アプリの条件付きアクセスを利用するためのライセンス

前回の記事で Microsoft 365 Business Premium を導入しましたが、MDA で条件付きアクセス制御のポリシーを設定する場合 EMS E3 相当ではポリシーの設定と適用ができません。

Microsoft 365 Business Premium のみだと、シャドウ IT に関するアプリ検出ポリシーしか設定できないため、EMS E5 相当のライセンスが必要です。今回のケースでは Microsoft 365 Business Premium と EMS E5 のライセンスを付与して、以下の通り MDA のポリシー設定のタブが表示されました。


MDA の条件付きアクセスを設定しよう

1. Microsoft Entra 管理センター (https://entra.microsoft.com) にアクセスします。ナビゲーションメニューから [保護とセキュリティ保護]-[条件付きアクセス] を選択します。条件付きアクセスのページの左ペインから [ポリシー] を選択し、ポリシーの一覧の画面で [新しいポリシー] をクリックします。

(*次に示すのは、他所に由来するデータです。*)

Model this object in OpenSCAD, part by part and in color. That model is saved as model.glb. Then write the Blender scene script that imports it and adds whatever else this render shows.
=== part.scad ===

2. 条件付きアクセスポリシーの名前を入力します。その後、割り当てのユーザーの部分を選択し、今回は対象を絞って [ユーザーとグループの選択]-[ユーザーとグループ] の選択から TEST User01 を選択してみました。


3. 割り当てのターゲットリソース部分を選択し、対象で [アプリを選択] を選択し、選択部分をクリックして Office 365 を選択します。


4. アクセス制御のセッション部分を選択し [アプリの条件付きアクセス制御を使う] にチェックを入れ、プルダウンメニューは [カスタムポリシーを使用する] の状態で選択をクリックします。


5. ポリシーの有効化を [オン] にし [作成] をクリックします。


6. 続いて、Microsoft 365 Defender (https://security.microsoft.com) にアクセスします。ナビゲーションメニューの [設定] から [クラウドアプリ] を選択します。


7. [接続されているアプリ]-[アプリの条件付きアクセス制御アプリ] を選択し、一覧にアプリケーションが表示されていることを確認します。アプリケーションが表示されていない場合、テストユーザーで各種 SaaS アプリケーションにいったんアクセスして、再度アプリの条件付きアクセス制御アプリのページを確認してみてください。


8. Microsoft 365 Defender ナビゲーションメニューから [クラウドアプリ]-[ポリシー]-[ポリシー管理] を選択します。ポリシーの画面が表示されたら [条件付きアクセス] のタブを選択し [ポリシーの作成]-[アクセスポリシー] をクリックします。


9. アクセスポリシーの作成画面が表示されたら、ポリシー名とポリシー重要度を設定します。


10. フィルターで [デバイス] [タグ] [が次に等しくない] の列で [Intune 準拠] を選択します。


11. さらに、[アプリ] [が次と等しい] の列で [Microsoft 365] を選択します。


12. アクションで [ブロック] を選択し [作成] をクリックします。


13. 実際に Intune に準拠していない端末で Office.com にアクセスしログインしても、下記の通りアクセスがブロックされることが確認できます。Intune 準拠端末では Office ポータルにアクセスできることが確認できました。


終わりに

Office を安全な経路で利用したいと題して、MDA の条件付きアクセスを設定し Intune 端末以外からのアクセスをブロックすることに成功しました。今回はほんの一例にすぎず、これにネームドロケーションの設定を加えて MDA の制御の対象外にしたり、セッションポリシーのほうでより細かくアプリケーションの設定ができたりします。MDA の条件付きアクセスを実装される皆さんの参考になれば幸いです。